**EXERCISE INSTRUCTIONS:**
Provide only the number of lines in the listing that contain the string "parts".
## begin
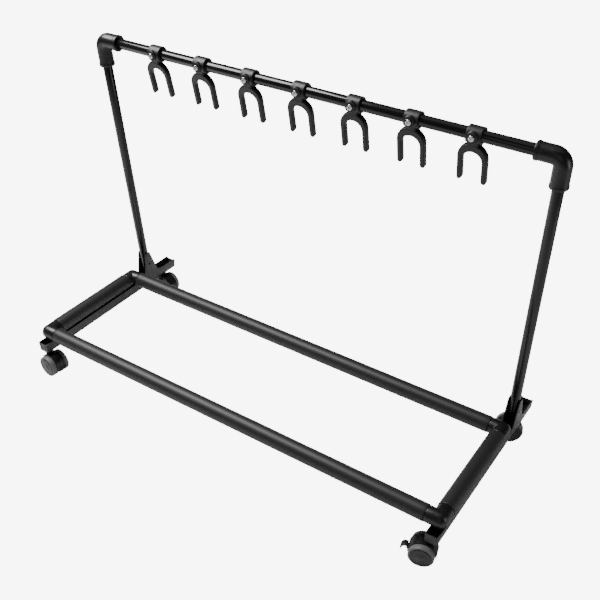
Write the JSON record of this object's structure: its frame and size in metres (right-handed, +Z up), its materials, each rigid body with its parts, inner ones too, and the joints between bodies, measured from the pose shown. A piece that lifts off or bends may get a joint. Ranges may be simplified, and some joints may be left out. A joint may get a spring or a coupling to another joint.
{
  "type": "guitar rack",
  "caption": "Rolling rack for several guitars: a foam-sleeved base loop on casters, two leaning uprights and a top bar with sliding neck yokes.",
  "frame": {"origin": "on the floor under the middle of the rack's bounding box", "axes": "+X along the top bar, +Y from the open front to the uprights, +Z up"},
  "size_m": [1.0902, 0.5067, 0.7454],
  "materials": {
    "black_paint": "gloss",
    "foot_paint": "satin",
    "black_foam": "matte",
    "black_plastic": "satin",
    "dark_bolt": "satin",
    "yoke_rubber": "satin",
    "liner_plastic": "matte",
    "bright_screw": "polished",
    "wheel_rubber": "satin"
  },
  "bodies": {
    "frame": {"top_bar": "black_paint", "upright_left": "black_paint", "upright_right": "black_paint", "front_rail_tube": "black_paint", "rear_rail_tube": "black_paint", "left_side_tube": "black_paint", "right_side_tube": "black_paint", "foot_left": "foot_paint", "foot_right": "foot_paint", "front_rail_foam": "black_foam", "rear_rail_foam": "black_foam", "left_side_foam": "black_foam", "right_side_foam": "black_foam", "top_elbow_left": "black_plastic", "top_elbow_right": "black_plastic", "front_left_elbow": "black_plastic", "front_right_elbow": "black_plastic", "rear_left_elbow": "black_plastic", "rear_right_elbow": "black_plastic", "upright_pin_left": "dark_bolt", "upright_pin_right": "dark_bolt", "left_foot_bolt_1": "dark_bolt", "left_foot_bolt_2": "dark_bolt", "right_foot_bolt_1": "dark_bolt", "right_foot_bolt_2": "dark_bolt"},
    "hanger_1_slider": {"hanger_1_liner": "liner_plastic"},
    "hanger_1": {"hanger_1_yoke": "yoke_rubber", "hanger_1_screw": "bright_screw"},
    "hanger_2_slider": {"hanger_2_liner": "liner_plastic"},
    "hanger_2": {"hanger_2_yoke": "yoke_rubber", "hanger_2_screw": "bright_screw"},
    "hanger_3_slider": {"hanger_3_liner": "liner_plastic"},
    "hanger_3": {"hanger_3_yoke": "yoke_rubber", "hanger_3_screw": "bright_screw"},
    "hanger_4_slider": {"hanger_4_liner": "liner_plastic"},
    "hanger_4": {"hanger_4_yoke": "yoke_rubber", "hanger_4_screw": "bright_screw"},
    "hanger_5_slider": {"hanger_5_liner": "liner_plastic"},
    "hanger_5": {"hanger_5_yoke": "yoke_rubber", "hanger_5_screw": "bright_screw"},
    "hanger_6_slider": {"hanger_6_liner": "liner_plastic"},
    "hanger_6": {"hanger_6_yoke": "yoke_rubber", "hanger_6_screw": "bright_screw"},
    "hanger_7_slider": {"hanger_7_liner": "liner_plastic"},
    "hanger_7": {"hanger_7_yoke": "yoke_rubber", "hanger_7_screw": "bright_screw"},
    "caster_front_left": {"caster_front_left_hood": "black_plastic"},
    "caster_front_left_wheel_a": {"caster_front_left_wheel_a": "wheel_rubber"},
    "caster_front_left_wheel_b": {"caster_front_left_wheel_b": "wheel_rubber"},
    "caster_front_right": {"caster_front_right_hood": "black_plastic"},
    "caster_front_right_wheel_a": {"caster_front_right_wheel_a": "wheel_rubber"},
    "caster_front_right_wheel_b": {"caster_front_right_wheel_b": "wheel_rubber"},
    "caster_front_right_brake": {"caster_front_right_brake": "black_plastic"},
    "caster_rear_left": {"caster_rear_left_hood": "black_plastic"},
    "caster_rear_left_wheel_a": {"caster_rear_left_wheel_a": "wheel_rubber"},
    "caster_rear_left_wheel_b": {"caster_rear_left_wheel_b": "wheel_rubber"},
    "caster_rear_right": {"caster_rear_right_hood": "black_plastic"},
    "caster_rear_right_wheel_a": {"caster_rear_right_wheel_a": "wheel_rubber"},
    "caster_rear_right_wheel_b": {"caster_rear_right_wheel_b": "wheel_rubber"},
    "caster_rear_right_brake": {"caster_rear_right_brake": "black_plastic"}
  },
  "joints": [
    {"name": "hanger_1_slide", "type": "slide", "parent": "frame", "child": "hanger_1_slider", "axis": [1, 0, 0], "range_m": [-0.025, 0.025]},
    {"name": "hanger_1_turn", "type": "hinge", "parent": "hanger_1_slider", "child": "hanger_1", "pos_m": [-0.366, 0.0972, 0.7275], "axis": [-1, 0, 0], "range_deg": [-30, 120]},
    {"name": "hanger_2_slide", "type": "slide", "parent": "frame", "child": "hanger_2_slider", "axis": [1, 0, 0], "range_m": [-0.025, 0.025]},
    {"name": "hanger_2_turn", "type": "hinge", "parent": "hanger_2_slider", "child": "hanger_2", "pos_m": [-0.244, 0.0972, 0.7275], "axis": [-1, 0, 0], "range_deg": [-30, 120]},
    {"name": "hanger_3_slide", "type": "slide", "parent": "frame", "child": "hanger_3_slider", "axis": [1, 0, 0], "range_m": [-0.025, 0.025]},
    {"name": "hanger_3_turn", "type": "hinge", "parent": "hanger_3_slider", "child": "hanger_3", "pos_m": [-0.122, 0.0972, 0.7275], "axis": [-1, 0, 0], "range_deg": [-30, 120]},
    {"name": "hanger_4_slide", "type": "slide", "parent": "frame", "child": "hanger_4_slider", "axis": [1, 0, 0], "range_m": [-0.025, 0.025]},
    {"name": "hanger_4_turn", "type": "hinge", "parent": "hanger_4_slider", "child": "hanger_4", "pos_m": [0, 0.0972, 0.7275], "axis": [-1, 0, 0], "range_deg": [-30, 120]},
    {"name": "hanger_5_slide", "type": "slide", "parent": "frame", "child": "hanger_5_slider", "axis": [1, 0, 0], "range_m": [-0.025, 0.025]},
    {"name": "hanger_5_turn", "type": "hinge", "parent": "hanger_5_slider", "child": "hanger_5", "pos_m": [0.122, 0.0972, 0.7275], "axis": [-1, 0, 0], "range_deg": [-30, 120]},
    {"name": "hanger_6_slide", "type": "slide", "parent": "frame", "child": "hanger_6_slider", "axis": [1, 0, 0], "range_m": [-0.025, 0.025]},
    {"name": "hanger_6_turn", "type": "hinge", "parent": "hanger_6_slider", "child": "hanger_6", "pos_m": [0.244, 0.0972, 0.7275], "axis": [-1, 0, 0], "range_deg": [-30, 120]},
    {"name": "hanger_7_slide", "type": "slide", "parent": "frame", "child": "hanger_7_slider", "axis": [1, 0, 0], "range_m": [-0.025, 0.025]},
    {"name": "hanger_7_turn", "type": "hinge", "parent": "hanger_7_slider", "child": "hanger_7", "pos_m": [0.366, 0.0972, 0.7275], "axis": [-1, 0, 0], "range_deg": [-30, 120]},
    {"name": "caster_front_left_swivel", "type": "hinge", "parent": "frame", "child": "caster_front_left", "pos_m": [-0.525, -0.2183, 0.06], "axis": [0, 0, 1], "continuous": true},
    {"name": "caster_front_left_roll_a", "type": "hinge", "parent": "caster_front_left", "child": "caster_front_left_wheel_a", "pos_m": [-0.51071, -0.23539, 0.0265], "axis": [0.1045, 0.9945, 0], "continuous": true},
    {"name": "caster_front_left_roll_b", "type": "hinge", "parent": "caster_front_left", "child": "caster_front_left_wheel_b", "pos_m": [-0.50747, -0.20456, 0.0265], "axis": [0.1045, 0.9945, 0], "continuous": true},
    {"name": "caster_front_right_swivel", "type": "hinge", "parent": "frame", "child": "caster_front_right", "pos_m": [0.525, -0.2183, 0.06], "axis": [0, 0, 1], "continuous": true},
    {"name": "caster_front_right_roll_a", "type": "hinge", "parent": "caster_front_right", "child": "caster_front_right_wheel_a", "pos_m": [0.50563, -0.2073, 0.0265], "axis": [0.2504, -0.9681, 0], "continuous": true},
    {"name": "caster_front_right_roll_b", "type": "hinge", "parent": "caster_front_right", "child": "caster_front_right_wheel_b", "pos_m": [0.51339, -0.23731, 0.0265], "axis": [0.2504, -0.9681, 0], "continuous": true},
    {"name": "caster_front_right_brake_press", "type": "hinge", "parent": "caster_front_right", "child": "caster_front_right_brake", "pos_m": [0.48066, -0.22977, 0.0275], "axis": [0.2504, -0.9681, 0], "range_deg": [0, 12]},
    {"name": "caster_rear_left_swivel", "type": "hinge", "parent": "frame", "child": "caster_rear_left", "pos_m": [-0.525, 0.2112, 0.06], "axis": [0, 0, 1], "continuous": true},
    {"name": "caster_rear_left_roll_a", "type": "hinge", "parent": "caster_rear_left", "child": "caster_rear_left_wheel_a", "pos_m": [-0.51071, 0.19411, 0.0265], "axis": [0.1045, 0.9945, 0], "continuous": true},
    {"name": "caster_rear_left_roll_b", "type": "hinge", "parent": "caster_rear_left", "child": "caster_rear_left_wheel_b", "pos_m": [-0.50747, 0.22494, 0.0265], "axis": [0.1045, 0.9945, 0], "continuous": true},
    {"name": "caster_rear_right_swivel", "type": "hinge", "parent": "frame", "child": "caster_rear_right", "pos_m": [0.525, 0.2112, 0.06], "axis": [0, 0, 1], "continuous": true},
    {"name": "caster_rear_right_roll_a", "type": "hinge", "parent": "caster_rear_right", "child": "caster_rear_right_wheel_a", "pos_m": [0.503, 0.21472, 0.0265], "axis": [0.5736, -0.8192, 0], "continuous": true},
    {"name": "caster_rear_right_roll_b", "type": "hinge", "parent": "caster_rear_right", "child": "caster_rear_right_wheel_b", "pos_m": [0.52078, 0.18933, 0.0265], "axis": [0.5736, -0.8192, 0], "continuous": true},
    {"name": "caster_rear_right_brake_press", "type": "hinge", "parent": "caster_rear_right", "child": "caster_rear_right_brake", "pos_m": [0.48748, 0.18493, 0.0275], "axis": [0.5736, -0.8192, 0], "range_deg": [0, 12]}
  ]
}
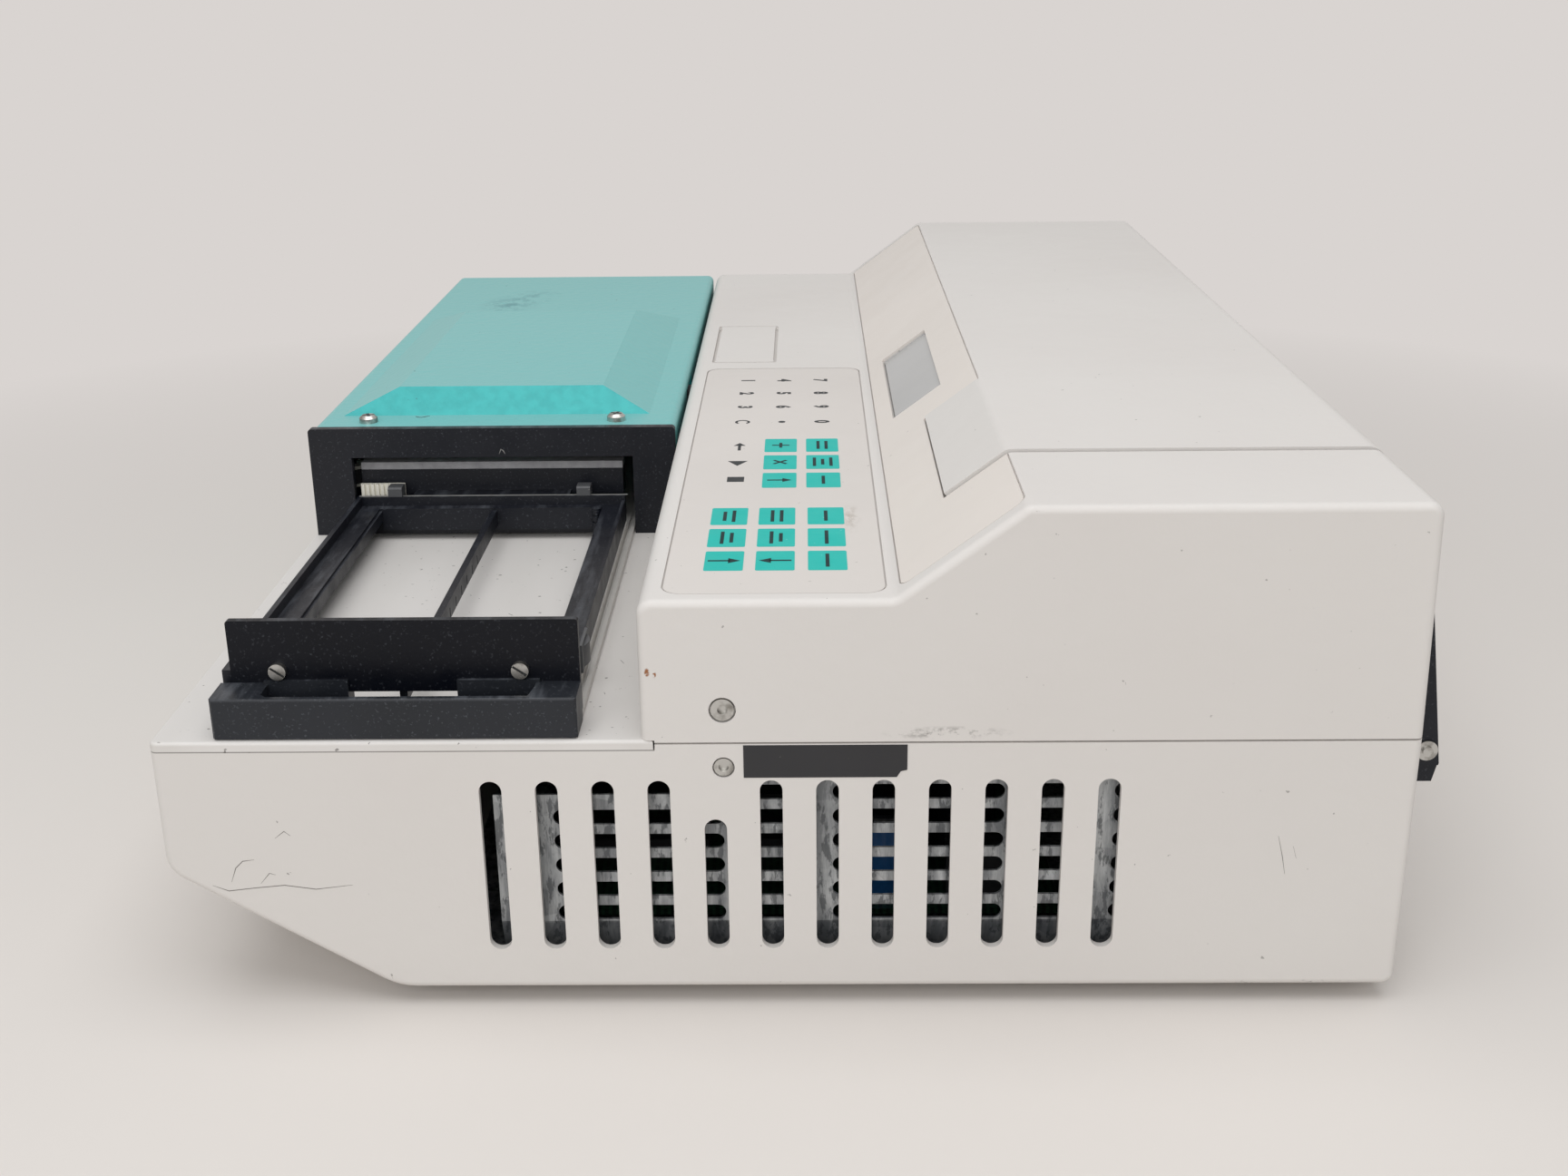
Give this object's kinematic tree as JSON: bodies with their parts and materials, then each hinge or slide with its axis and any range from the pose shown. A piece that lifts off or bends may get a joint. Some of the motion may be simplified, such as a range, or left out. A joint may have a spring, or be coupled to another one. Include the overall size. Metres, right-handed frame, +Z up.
## end
**RESULT:**
2